NVIDIA / DCGM

NVIDIA Data Center GPU Manager (DCGM) is a project for gathering telemetry and measuring the health of NVIDIA GPUs
Apache License 2.0
387 stars 50 forks source link

Error setting up dcgm with startHostEngine mode from a golang based container #168

Closed haardm closed 4 months ago

haardm commented 4 months ago

I am creating a monitoring-agent based on golang using docker to build the image, and also install dcgm. My golang application uses startHostEngine mode to init dcgm client.

This agent image is pulled in a kubernetes pod as a daemonset. Inside the pod, I am getting below error. error connecting to nv-hostengine: Host engine connection invalid/disconnected

Earlier, I had a separate container in the node to run my nvidia-dcgm image nvcr.io/nvidia/cloud-native/dcgm:3.3.5-1-ubuntu22.04, and used standAlone mode to connect- it worked fine.

I was able to successfully run it using embedded mode and eliminate the use of separate dcgm server container.
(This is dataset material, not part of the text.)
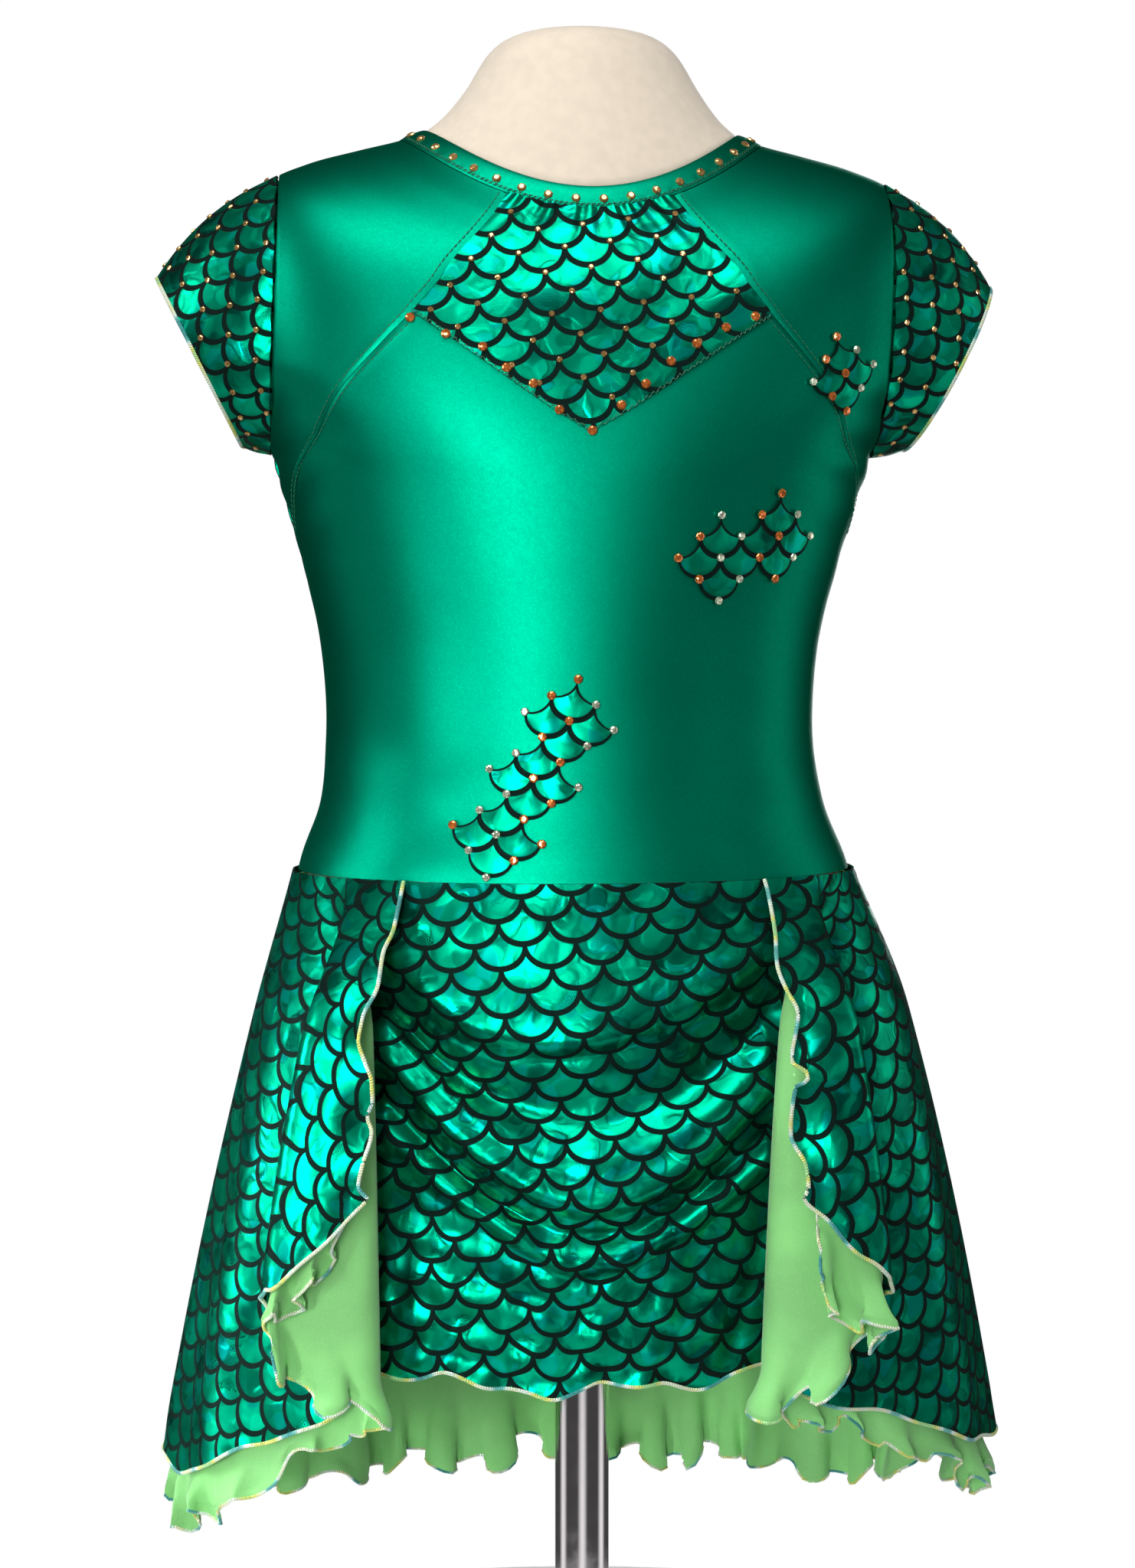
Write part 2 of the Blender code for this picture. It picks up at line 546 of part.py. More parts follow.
def skirt_levels(along, hem, steps):
    """Heights down an open skirt: the same levels near the waist for both layers, then to the hem."""
    upper = [np.full(np.shape(along), level) for level in SKIRT_LEVELS]
    share = np.linspace(0, 1, steps + 1)[1:, None]
    return np.concatenate([upper, upper[-1] + (hem - upper[-1]) * share])


def build_overskirt(finish):
    """The outer open skirt, from front edge to front edge round the back."""
    along = np.arange(0, LAST_FOLD * FOLD_STEPS + 1) / FOLD_STEPS
    height = skirt_levels(along, rounded(FOLDS["over_z"], along), 3)
    along = np.broadcast_to(along, height.shape)
    points, normals = skirt_point(along, height), skirt_normal(along, height)
    low = UNDER_GAP / 2
    wall("overskirt", points[:, ::-1], normals[:, ::-1], low, low + LIGHT_CLOTH, finish)


def build_underskirt(finish):
    """The softer layer inside the outer skirt, longer, with a ruffle of there-and-back waves."""
    along = np.arange(UNDER_SKIPPED, LAST_FOLD * FOLD_STEPS + 1) / FOLD_STEPS
    outer_hem = rounded(FOLDS["over_z"], along)
    hem = rounded(FOLDS["under_z"], along)
    height = skirt_levels(along, hem, 4)
    along = np.broadcast_to(along, height.shape)
    points, normals = skirt_point(along, height), skirt_normal(along, height)
    drop = (WAIST_SEAM - height) / (WAIST_SEAM - HEM_LEVEL)
    apart = UNDER_LOFT * (1 - np.exp(-(WAIST_SEAM - height) / UNDER_LOFT_DROP)) + UNDER_SPREAD * drop
    free = np.clip((outer_hem - height) / (outer_hem - hem), 0, 1)
    pace = np.linalg.norm(np.gradient(points, axis=1), axis=-1)
    wave = np.arange(height.shape[1]) % 2 * np.minimum(RUFFLE_HEIGHT, pace * RUFFLE_SLOPE)
    points = points - normals * (apart + free * wave)[..., None]
    low = -UNDER_GAP / 2 - LIGHT_CLOTH
    wall("underskirt", points[:, ::-1], normals[:, ::-1], low, low + LIGHT_CLOTH, finish)


def build_apron(finish):
    """The front skirt panel with its draped folds."""
    across, share = np.meshgrid(np.linspace(-1, 1, APRON_ACROSS + 1), np.linspace(0, 1, APRON_DOWN + 1))
    turn = across * math.radians(APRON_WAIST_DEG)
    seam = body_point(turn, np.full(turn.shape, float(ROW["seam"])))
    top = WAIST_SEAM - SEAM_GAP
    hem_z = APRON_HEM_MIDDLE + (APRON_HEM_SIDE - APRON_HEM_MIDDLE) * across**2
    height = top + (hem_z - top) * share
    hem_x = APRON_CENTRE_X + APRON_HALF_WIDTH * across
    hem_y = -APRON_FRONT + (APRON_FRONT - APRON_SIDE_DEPTH) * np.abs(across) ** APRON_ROUND
    settle = 1 - (1 - share) ** 2
    x = seam[..., 0] + (hem_x - seam[..., 0]) * settle
    y = seam[..., 1] + (hem_y - seam[..., 1]) * settle
    for left, middle, right, stand, half in DRAPES.values():
        level = middle + np.where(across < 0, left - middle, right - middle) * np.abs(across) ** DRAPE_CURVE
        y = y - stand * np.exp(-(((height - level) / half) ** 2)) * (1 - across**8)
    points = np.stack([x, y, height], -1)
    normal = np.cross(np.gradient(points, axis=0), np.gradient(points, axis=1))
    normal /= np.linalg.norm(normal, axis=-1, keepdims=True)
    normal[0] = body_normal(turn, np.full(turn.shape, float(ROW["seam"])))[0]
    wall("front_skirt", points, normal, 0.0, CLOTH, finish)


def build_form(finish):
    """The limbless form: neck, trunk with flat armhole ends, closed below the hips."""
    columns = FORM_TURN
    turn = np.linspace(0, 2 * math.pi, columns, endpoint=False)
    neck = np.meshgrid(turn, np.arange(len(NECK), dtype=float))
    upper = body_point(*neck, rings={**NECK, "neck_edge": BODY["neck_edge"]})
    trunk = np.meshgrid(turn, np.linspace(0, ROW["form_bottom"], FORM_DOWN + 1))
    lower = body_point(*trunk)
    below = np.clip(trunk[1] - ROW["waist"], 0, 2) / 2
    inward = FORM_CLEARANCE + (HIP_CLEARANCE - FORM_CLEARANCE) * below
    lower = lower - body_normal(*trunk) * inward[..., None]
    lower[-1, :, 2] = FORM_BOTTOM
    points = np.concatenate([upper, lower])
    centre_x = body_column("centre_x", ROW["arm_middle"])
    limit = ARM_PLANE - ARM_END_INSIDE
    clipped = np.clip(points[..., 0] - centre_x, -limit, limit) + centre_x
    points[..., 0] = np.where(points[..., 2] > ARM_END_LOW, clipped, points[..., 0])
    rows = len(points)
    faces = []
    for i in range(rows - 1):
        for j in range(columns):
            k = (j + 1) % columns
            a, b = i * columns, (i + 1) * columns
            faces.append((a + j, b + j, b + k, a + k))
    faces.append(tuple(range(columns)))
    faces.append(tuple(reversed(range((rows - 1) * columns, rows * columns))))
    add_solid("form", points.reshape(-1, 3), faces, finish)


def turned(name, profile, segments, finish):
    """A solid turned about the upright axis from (radius, height) points, bottom to top."""
    angle = np.linspace(0, 2 * math.pi, segments, endpoint=False)
    rings = np.array([
        np.stack([r * np.cos(angle), r * np.sin(angle), np.full(segments, z)], -1) for r, z in profile
    ])
    faces = []
    for i in range(len(profile) - 1):
        for j in range(segments):
            k = (j + 1) % segments
            a, b = i * segments, (i + 1) * segments
            faces.append((a + j, a + k, b + k, b + j))
    faces.append(tuple(reversed(range(segments))))
    last = (len(profile) - 1) * segments
    faces.append(tuple(range(last, last + segments)))
    return add_solid(name, rings.reshape(-1, 3), faces, finish)


def build_stand(finish):
    """Round base, collar and pole under the form."""
    edge = [
        (BASE_RADIUS - BASE_EDGE * (1 - math.sin(a)), BASE_HEIGHT - BASE_EDGE * (1 - math.cos(a)))
        for a in np.linspace(math.pi / 2, 0, EDGE_STEPS + 1)
    ]
    turned("stand_base", [(BASE_RADIUS, 0.0), *edge], BASE_TURN, finish)
    foot = BASE_HEIGHT + SEAM_GAP
    top = foot + COLLAR_HEIGHT
    collar = [(COLLAR_RADIUS, foot), (COLLAR_RADIUS, top - COLLAR_SLOPE), (COLLAR_RADIUS - BASE_EDGE, top)]
    turned("stand_collar", collar, POLE_TURN, finish)
    pole = [(POLE_RADIUS, top + SEAM_GAP), (POLE_RADIUS, FORM_BOTTOM - SEAM_GAP)]
    turned("stand_pole", pole, POLE_TURN, finish)


def main():
    for obj in list(bpy.data.objects):
        bpy.data.objects.remove(obj)
    foil = material("green_foil_knit", (0.0, 0.27, 0.10), 0.35, 0.6)
    scales = material("scale_print_foil", (0.0, 0.33, 0.16), 0.25, 0.7)
    mesh = material("lime_mesh", (0.22, 0.58, 0.14), 0.8)
    linen = material("form_linen", (0.86, 0.78, 0.62), 0.85)
    chrome = material("stand_chrome", (0.78, 0.78, 0.78), 0.15, 1.0)
    build_neck_band(foil)
    build_bodice(foil)
    build_sleeves(scales)
    build_inset(scales)
    build_patches(scales)
    build_overskirt(scales)
    build_underskirt(mesh)
    build_apron(scales)
    build_form(linen)
    build_stand(chrome)


main()
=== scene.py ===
"""Looks of a child's mermaid-style dance dress on a limbless dress form.

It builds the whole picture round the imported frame, in steps that are an add-on's operators. Cloth pieces
are thin shells computed as grids on the same surfaces as the frame's solids. A turn is an angle round the
body from the front middle, and a row counts down the body's rings. Left and right are the viewer's.
"""

import math

import bpy
import numpy as np
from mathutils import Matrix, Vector


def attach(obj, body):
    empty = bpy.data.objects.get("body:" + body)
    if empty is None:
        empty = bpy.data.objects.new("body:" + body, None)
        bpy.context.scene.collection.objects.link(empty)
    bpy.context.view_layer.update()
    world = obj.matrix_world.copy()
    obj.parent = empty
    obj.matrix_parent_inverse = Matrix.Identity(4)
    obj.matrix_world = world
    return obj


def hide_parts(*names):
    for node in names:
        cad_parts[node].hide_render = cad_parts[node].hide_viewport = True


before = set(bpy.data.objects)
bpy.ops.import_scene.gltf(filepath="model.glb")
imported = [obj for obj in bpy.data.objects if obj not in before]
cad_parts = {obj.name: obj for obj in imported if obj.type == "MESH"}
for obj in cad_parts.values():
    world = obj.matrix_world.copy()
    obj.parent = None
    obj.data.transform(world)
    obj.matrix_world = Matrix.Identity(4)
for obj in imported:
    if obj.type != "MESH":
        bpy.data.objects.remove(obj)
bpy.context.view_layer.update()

bl_info = {
    "name": "Mermaid-style dance dress",
    "version": (1, 0, 0),
    "blender": (4, 5, 0),
    "location": "View3D > Sidebar > Dress",
    "description": "Builds a child's scale-print dance dress on a dress form",
    "category": "Object",
}

# Cloth walls, in metres
KNIT = 0.0008  # foil knit, drawn as thick as it looks at an edge
MESH_CLOTH = 0.0006
BINDING_WALL = 0.0012

# How far a piece's outer face lies above the body surface, or above the fold surface of the skirts
PANEL_OUT = 0.0011
BINDING_OUT = 0.0012
LAID_OUT = 0.0027  # the inset and the patches
OVERSKIRT_OUT = 0.00125
UNDERSKIRT_OUT = -0.0005

# Heights of the dress and the form, and the distance from the middle to an armhole's plane
WAIST_SEAM = 0.5480
FORM_BOTTOM = 0.4250
ARM_PLANE = 0.1460
HEM_LEVEL = 0.2500
KNEE_LEVEL = 0.4800
SEAM_GAP = 0.0003
SEAM_TURN, ARM_SEAM_TURN = 0.0012, 0.001  # half a seam's gap as a turn, at the seams and at the armholes

# Rings of the dressed body, neck to hip, each with the columns named here.
BODY_COLUMNS = (
    "z_side", "z_front", "z_back", "half_width", "front", "back", "square", "centre_x",
)
BODY = {
    "neck_edge": (0.9065, 0.8720, 0.8960, 0.0770, 0.0580, 0.0520, 2.00, -0.0010),
    "band_edge": (0.9015, 0.8610, 0.8860, 0.0885, 0.0625, 0.0590, 2.05, -0.0010),
    "yoke": (0.8960, 0.8480, 0.8710, 0.1090, 0.0700, 0.0670, 2.20, -0.0010),
    "shoulder": (0.8890, 0.8340, 0.8540, 0.1330, 0.0770, 0.0745, 2.35, -0.0010),
    "shoulder_tip": (0.8790, 0.8190, 0.8370, 0.1530, 0.0820, 0.0805, 2.45, -0.0010),
    "arm_high": (0.8590, 0.8030, 0.8170, 0.1650, 0.0860, 0.0845, 2.45, -0.0015),
    "arm_middle": (0.8290, 0.7850, 0.7950, 0.1680, 0.0895, 0.0865, 2.40, -0.0025),
    "arm_low": (0.7960, 0.7650, 0.7710, 0.1640, 0.0920, 0.0870, 2.35, -0.0035),
    "underarm": (0.7620, 0.7460, 0.7490, 0.1495, 0.0930, 0.0860, 2.30, -0.0045),
    "ribs": (0.7330, 0.7270, 0.7280, 0.1405, 0.0925, 0.0840, 2.20, -0.0050),
    "midriff": (0.6960, 0.6950, 0.6950, 0.1300, 0.0910, 0.0810, 2.15, -0.0055),
    "above_waist": (0.6580, 0.6580, 0.6580, 0.1215, 0.0895, 0.0785, 2.10, -0.0060),
    "waist": (0.6180, 0.6180, 0.6180, 0.1190, 0.0895, 0.0780, 2.10, -0.0060),
    "below_waist": (0.5820, 0.5820, 0.5820, 0.1230, 0.0925, 0.0820, 2.10, -0.0050),
    "seam": (0.5480, 0.5480, 0.5480, 0.1350, 0.0970, 0.0880, 2.10, -0.0040),
    "hip": (0.5080, 0.5080, 0.5080, 0.1400, 0.0960, 0.0930, 2.10, -0.0030),
    "low_hip": (0.4650, 0.4650, 0.4650, 0.1400, 0.0920, 0.0930, 2.10, -0.0030),
    "form_bottom": (0.4250, 0.4250, 0.4250, 0.1330, 0.0860, 0.0860, 2.10, -0.0030),
}
NECK = {
    "cap": (0.9555, 0.9555, 0.9555, 0.0230, 0.0200, 0.0200, 2.00, 0.0000),
    "cap_edge": (0.9520, 0.9520, 0.9520, 0.0370, 0.0320, 0.0320, 2.00, 0.0000),
    "throat": (0.9440, 0.9420, 0.9430, 0.0470, 0.0400, 0.0395, 2.00, 0.0000),
    "collar": (0.9280, 0.9200, 0.9230, 0.0570, 0.0460, 0.0440, 2.00, 0.0000),
    "neck_root": (0.9150, 0.8960, 0.9080, 0.0670, 0.0525, 0.0480, 2.00, -0.0005),
}
ROW = {name: i for i, name in enumerate(BODY)}
PANEL_TOP = ROW["band_edge"] + 0.03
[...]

But this broke my capability to ssh into the ec2 instance and run dcgmi test --inject commands to test error scenarios.

  1. Is there a way to run dcgmi test with embedded mode that could work for my setup? I have also tried to make it work by ssh'ing inside the kubernetes pod of monitoring-agent but that does not work and I get below error.
    sh-4.2$ dcgmi test --inject --gpuid 0 -f 202 -v 99999
    Error: unable to establish a connection to the specified host: localhost
    Error: Unable to connect to host engine. Host engine connection invalid/disconnected.

    Just FYI, in this setup, I do not get any errors for dcgm.Init(dcgm.Embedded)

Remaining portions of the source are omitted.